**Exercise**
Render the following material again verbatim, leaving nothing out.

**Raw data**
──────
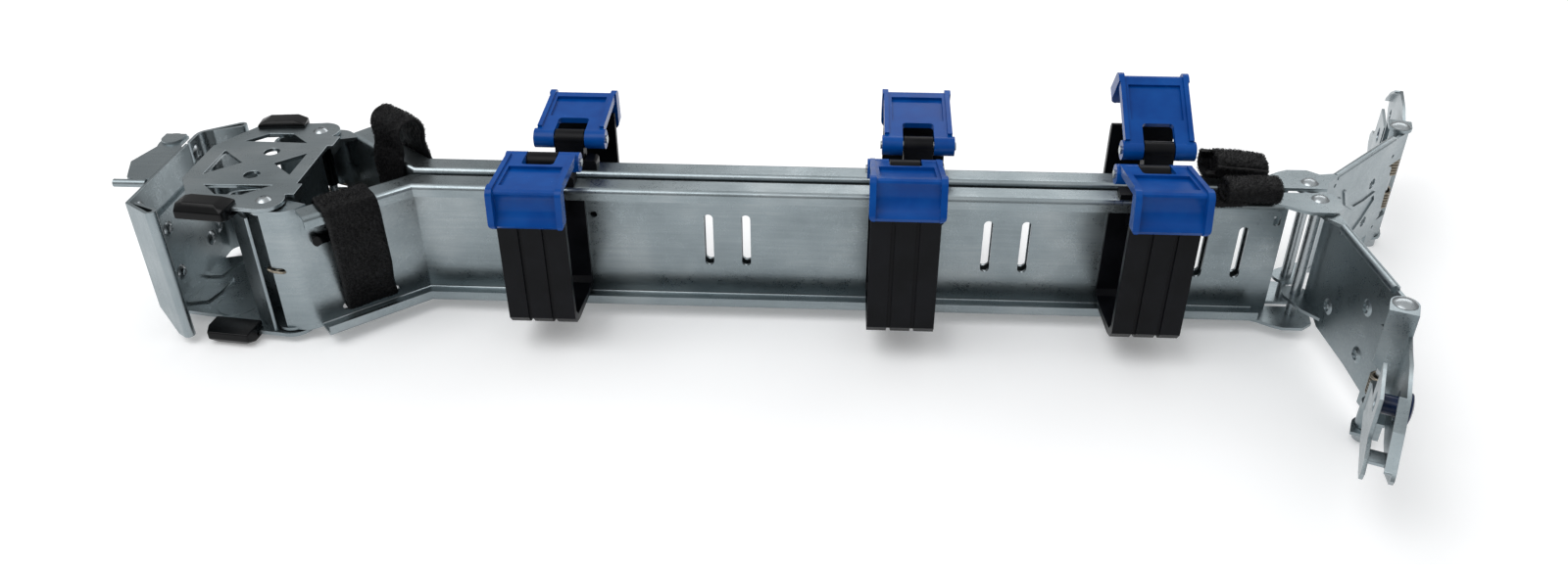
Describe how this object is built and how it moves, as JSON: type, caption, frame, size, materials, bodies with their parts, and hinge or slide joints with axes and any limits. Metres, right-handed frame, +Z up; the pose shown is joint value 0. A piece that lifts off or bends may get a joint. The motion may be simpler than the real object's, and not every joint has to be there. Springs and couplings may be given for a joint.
{
  "type": "server cable management arm",
  "caption": "Folding cable management arm for a rack server: two steel channel arms on an elbow link with a cable guard, hinged cable baskets, straps and sprung rail brackets.",
  "frame": {"origin": "centre of the bounding box of the folded arm, on the plane it rests on", "axes": "+X along the folded arms from the elbow link to the rail brackets, +Y from the front arm to the rear arm, +Z up"},
  "size_m": [0.5118, 0.2555, 0.0851],
  "materials": {
    "zinc_steel": "zinc-plated sheet, faintly bluish, satin",
    "spring_steel": "oiled spring wire",
    "pin_steel": "turned and plated, satin",
    "black_plastic": "matt moulded",
    "blue_plastic": "semi-gloss moulded",
    "black_fabric": "looped pile"
  },
  "bodies": {
    "front_arm": {"front_arm_channel": "zinc_steel", "basket_f1": "black_plastic", "basket_f2": "black_plastic", "basket_f3": "black_plastic", "lid_pin_f1": "pin_steel", "lid_pin_f2": "pin_steel", "lid_pin_f3": "pin_steel", "end_pin_front": "pin_steel", "strap_front_elbow": "black_fabric", "strap_front_end": "black_fabric"},
    "link": {"link_top_plate": "zinc_steel", "link_bottom_plate": "zinc_steel", "link_inner_wall": "zinc_steel", "cable_guard": "zinc_steel", "guard_rivets": "pin_steel", "support_bracket": "zinc_steel", "glide_top_front": "black_plastic", "glide_top_rear": "black_plastic", "glide_bottom_front": "black_plastic", "glide_bottom_rear": "black_plastic", "elbow_pin_front": "pin_steel", "elbow_pin_rear": "pin_steel", "elbow_spring_front": "spring_steel", "elbow_spring_rear": "spring_steel", "elbow_sleeve_front": "black_plastic", "elbow_sleeve_rear": "black_plastic"},
    "rear_arm": {"rear_arm_channel": "zinc_steel", "basket_r1": "black_plastic", "basket_r2": "black_plastic", "basket_r3": "black_plastic", "lid_pin_r1": "pin_steel", "lid_pin_r2": "pin_steel", "lid_pin_r3": "pin_steel", "end_pin_rear": "pin_steel", "strap_rear_elbow": "black_fabric", "strap_rear_end": "black_fabric"},
    "front_bracket": {"front_bracket": "zinc_steel", "hinge_pin_front": "pin_steel", "hinge_spring_front": "spring_steel"},
    "rear_bracket": {"rear_bracket": "zinc_steel", "hinge_pin_rear": "pin_steel", "hinge_spring_rear": "spring_steel"},
    "front_latch": {"front_latch_plate": "zinc_steel", "front_keeper": "zinc_steel"},
    "rear_latch": {"rear_latch_plate": "zinc_steel", "rear_keeper": "zinc_steel"},
    "front_button": {"front_button": "blue_plastic"},
    "rear_button": {"rear_button": "blue_plastic"},
    "front_lid_1": {"lid_f1": "blue_plastic"},
    "rear_lid_1": {"lid_r1": "blue_plastic"},
    "front_lid_2": {"lid_f2": "blue_plastic"},
    "rear_lid_2": {"lid_r2": "blue_plastic"},
    "front_lid_3": {"lid_f3": "blue_plastic"},
    "rear_lid_3": {"lid_r3": "blue_plastic"}
  },
  "joints": [
    {"name": "elbow_front", "type": "hinge", "parent": "front_arm", "child": "link", "pos_m": [-0.1935, -0.0208, 0.03], "axis": [0, 0, 1], "range_deg": [0, 80]},
    {"name": "elbow_rear", "type": "hinge", "parent": "link", "child": "rear_arm", "pos_m": [-0.1935, 0.0344, 0.03], "axis": [0, 0, 1], "range_deg": [0, 80]},
    {"name": "front_bracket_swing", "type": "hinge", "parent": "front_arm", "child": "front_bracket", "pos_m": [0.1805, 0.0006, 0.03], "axis": [0, 0, 1], "range_deg": [-30, 50]},
    {"name": "rear_bracket_swing", "type": "hinge", "parent": "rear_arm", "child": "rear_bracket", "pos_m": [0.1805, 0.013, 0.03], "axis": [0, 0, 1], "range_deg": [-25, 60]},
    {"name": "front_latch_hinge", "type": "hinge", "parent": "front_bracket", "child": "front_latch", "pos_m": [0.18673, -0.0641, 0.03], "axis": [0, 0, 1], "range_deg": [0, 28], "stiffness_Nm_per_rad": 0.02, "springref_deg": -17.19},
    {"name": "rear_latch_hinge", "type": "hinge", "parent": "rear_bracket", "child": "rear_latch", "pos_m": [0.23212, 0.06462, 0.03], "axis": [0, 0, 1], "range_deg": [-28, 0], "stiffness_Nm_per_rad": 0.02, "springref_deg": 17.19},
    {"name": "front_button_push", "type": "slide", "parent": "front_latch", "child": "front_button", "axis": [-0.9239, 0.3827, 0], "range_m": [0, 0.003], "stiffness_N_per_m": 300, "springref_m": -0.001},
    {"name": "rear_button_push", "type": "slide", "parent": "rear_latch", "child": "rear_button", "axis": [-0.9563, 0.2924, 0], "range_m": [0, 0.003], "stiffness_N_per_m": 300, "springref_m": -0.001},
    {"name": "front_lid_1_hinge", "type": "hinge", "parent": "front_arm", "child": "front_lid_1", "pos_m": [-0.0968, -0.0027, 0.0652], "axis": [-1, 0, 0], "range_deg": [-2, 93]},
    {"name": "rear_lid_1_hinge", "type": "hinge", "parent": "rear_arm", "child": "rear_lid_1", "pos_m": [-0.0908, 0.0163, 0.0652], "axis": [1, 0, 0], "range_deg": [-4, 91]},
    {"name": "front_lid_2_hinge", "type": "hinge", "parent": "front_arm", "child": "front_lid_2", "pos_m": [0.0322, -0.0027, 0.0652], "axis": [-1, 0, 0], "range_deg": [-15, 80]},
    {"name": "rear_lid_2_hinge", "type": "hinge", "parent": "rear_arm", "child": "rear_lid_2", "pos_m": [0.0377, 0.0163, 0.0652], "axis": [1, 0, 0], "range_deg": [-10, 85]},
    {"name": "front_lid_3_hinge", "type": "hinge", "parent": "front_arm", "child": "front_lid_3", "pos_m": [0.1192, -0.0027, 0.0652], "axis": [-1, 0, 0], "range_deg": [-10, 85]},
    {"name": "rear_lid_3_hinge", "type": "hinge", "parent": "rear_arm", "child": "rear_lid_3", "pos_m": [0.1247, 0.0163, 0.0652], "axis": [1, 0, 0], "range_deg": [-33, 62]}
  ]
}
──────
**Expected answer**
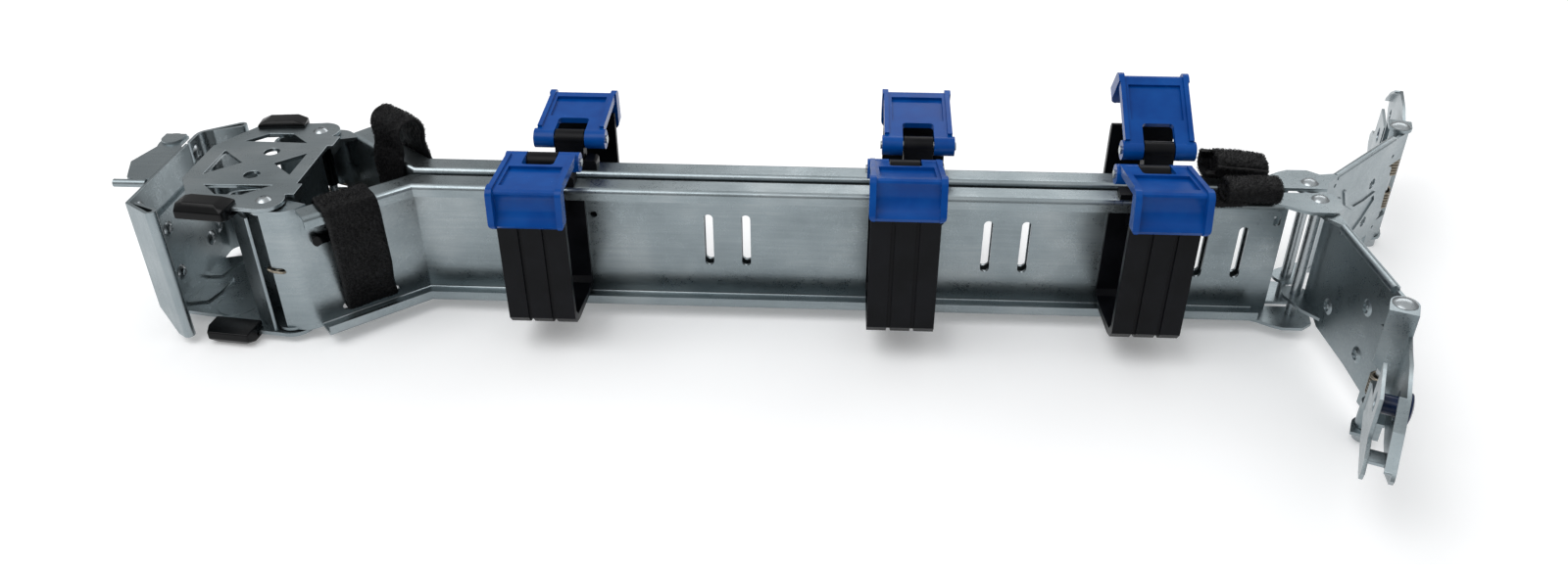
Describe how this object is built and how it moves, as JSON: type, caption, frame, size, materials, bodies with their parts, and hinge or slide joints with axes and any limits. Metres, right-handed frame, +Z up; the pose shown is joint value 0. A piece that lifts off or bends may get a joint. The motion may be simpler than the real object's, and not every joint has to be there. Springs and couplings may be given for a joint.
{
  "type": "server cable management arm",
  "caption": "Folding cable management arm for a rack server: two steel channel arms on an elbow link with a cable guard, hinged cable baskets, straps and sprung rail brackets.",
  "frame": {"origin": "centre of the bounding box of the folded arm, on the plane it rests on", "axes": "+X along the folded arms from the elbow link to the rail brackets, +Y from the front arm to the rear arm, +Z up"},
  "size_m": [0.5118, 0.2555, 0.0851],
  "materials": {
    "zinc_steel": "zinc-plated sheet, faintly bluish, satin",
    "spring_steel": "oiled spring wire",
    "pin_steel": "turned and plated, satin",
    "black_plastic": "matt moulded",
    "blue_plastic": "semi-gloss moulded",
    "black_fabric": "looped pile"
  },
  "bodies": {
    "front_arm": {"front_arm_channel": "zinc_steel", "basket_f1": "black_plastic", "basket_f2": "black_plastic", "basket_f3": "black_plastic", "lid_pin_f1": "pin_steel", "lid_pin_f2": "pin_steel", "lid_pin_f3": "pin_steel", "end_pin_front": "pin_steel", "strap_front_elbow": "black_fabric", "strap_front_end": "black_fabric"},
    "link": {"link_top_plate": "zinc_steel", "link_bottom_plate": "zinc_steel", "link_inner_wall": "zinc_steel", "cable_guard": "zinc_steel", "guard_rivets": "pin_steel", "support_bracket": "zinc_steel", "glide_top_front": "black_plastic", "glide_top_rear": "black_plastic", "glide_bottom_front": "black_plastic", "glide_bottom_rear": "black_plastic", "elbow_pin_front": "pin_steel", "elbow_pin_rear": "pin_steel", "elbow_spring_front": "spring_steel", "elbow_spring_rear": "spring_steel", "elbow_sleeve_front": "black_plastic", "elbow_sleeve_rear": "black_plastic"},
    "rear_arm": {"rear_arm_channel": "zinc_steel", "basket_r1": "black_plastic", "basket_r2": "black_plastic", "basket_r3": "black_plastic", "lid_pin_r1": "pin_steel", "lid_pin_r2": "pin_steel", "lid_pin_r3": "pin_steel", "end_pin_rear": "pin_steel", "strap_rear_elbow": "black_fabric", "strap_rear_end": "black_fabric"},
    "front_bracket": {"front_bracket": "zinc_steel", "hinge_pin_front": "pin_steel", "hinge_spring_front": "spring_steel"},
    "rear_bracket": {"rear_bracket": "zinc_steel", "hinge_pin_rear": "pin_steel", "hinge_spring_rear": "spring_steel"},
    "front_latch": {"front_latch_plate": "zinc_steel", "front_keeper": "zinc_steel"},
    "rear_latch": {"rear_latch_plate": "zinc_steel", "rear_keeper": "zinc_steel"},
    "front_button": {"front_button": "blue_plastic"},
    "rear_button": {"rear_button": "blue_plastic"},
    "front_lid_1": {"lid_f1": "blue_plastic"},
    "rear_lid_1": {"lid_r1": "blue_plastic"},
    "front_lid_2": {"lid_f2": "blue_plastic"},
    "rear_lid_2": {"lid_r2": "blue_plastic"},
    "front_lid_3": {"lid_f3": "blue_plastic"},
    "rear_lid_3": {"lid_r3": "blue_plastic"}
  },
  "joints": [
    {"name": "elbow_front", "type": "hinge", "parent": "front_arm", "child": "link", "pos_m": [-0.1935, -0.0208, 0.03], "axis": [0, 0, 1], "range_deg": [0, 80]},
    {"name": "elbow_rear", "type": "hinge", "parent": "link", "child": "rear_arm", "pos_m": [-0.1935, 0.0344, 0.03], "axis": [0, 0, 1], "range_deg": [0, 80]},
    {"name": "front_bracket_swing", "type": "hinge", "parent": "front_arm", "child": "front_bracket", "pos_m": [0.1805, 0.0006, 0.03], "axis": [0, 0, 1], "range_deg": [-30, 50]},
    {"name": "rear_bracket_swing", "type": "hinge", "parent": "rear_arm", "child": "rear_bracket", "pos_m": [0.1805, 0.013, 0.03], "axis": [0, 0, 1], "range_deg": [-25, 60]},
    {"name": "front_latch_hinge", "type": "hinge", "parent": "front_bracket", "child": "front_latch", "pos_m": [0.18673, -0.0641, 0.03], "axis": [0, 0, 1], "range_deg": [0, 28], "stiffness_Nm_per_rad": 0.02, "springref_deg": -17.19},
    {"name": "rear_latch_hinge", "type": "hinge", "parent": "rear_bracket", "child": "rear_latch", "pos_m": [0.23212, 0.06462, 0.03], "axis": [0, 0, 1], "range_deg": [-28, 0], "stiffness_Nm_per_rad": 0.02, "springref_deg": 17.19},
    {"name": "front_button_push", "type": "slide", "parent": "front_latch", "child": "front_button", "axis": [-0.9239, 0.3827, 0], "range_m": [0, 0.003], "stiffness_N_per_m": 300, "springref_m": -0.001},
    {"name": "rear_button_push", "type": "slide", "parent": "rear_latch", "child": "rear_button", "axis": [-0.9563, 0.2924, 0], "range_m": [0, 0.003], "stiffness_N_per_m": 300, "springref_m": -0.001},
    {"name": "front_lid_1_hinge", "type": "hinge", "parent": "front_arm", "child": "front_lid_1", "pos_m": [-0.0968, -0.0027, 0.0652], "axis": [-1, 0, 0], "range_deg": [-2, 93]},
    {"name": "rear_lid_1_hinge", "type": "hinge", "parent": "rear_arm", "child": "rear_lid_1", "pos_m": [-0.0908, 0.0163, 0.0652], "axis": [1, 0, 0], "range_deg": [-4, 91]},
    {"name": "front_lid_2_hinge", "type": "hinge", "parent": "front_arm", "child": "front_lid_2", "pos_m": [0.0322, -0.0027, 0.0652], "axis": [-1, 0, 0], "range_deg": [-15, 80]},
    {"name": "rear_lid_2_hinge", "type": "hinge", "parent": "rear_arm", "child": "rear_lid_2", "pos_m": [0.0377, 0.0163, 0.0652], "axis": [1, 0, 0], "range_deg": [-10, 85]},
    {"name": "front_lid_3_hinge", "type": "hinge", "parent": "front_arm", "child": "front_lid_3", "pos_m": [0.1192, -0.0027, 0.0652], "axis": [-1, 0, 0], "range_deg": [-10, 85]},
    {"name": "rear_lid_3_hinge", "type": "hinge", "parent": "rear_arm", "child": "rear_lid_3", "pos_m": [0.1247, 0.0163, 0.0652], "axis": [1, 0, 0], "range_deg": [-33, 62]}
  ]
}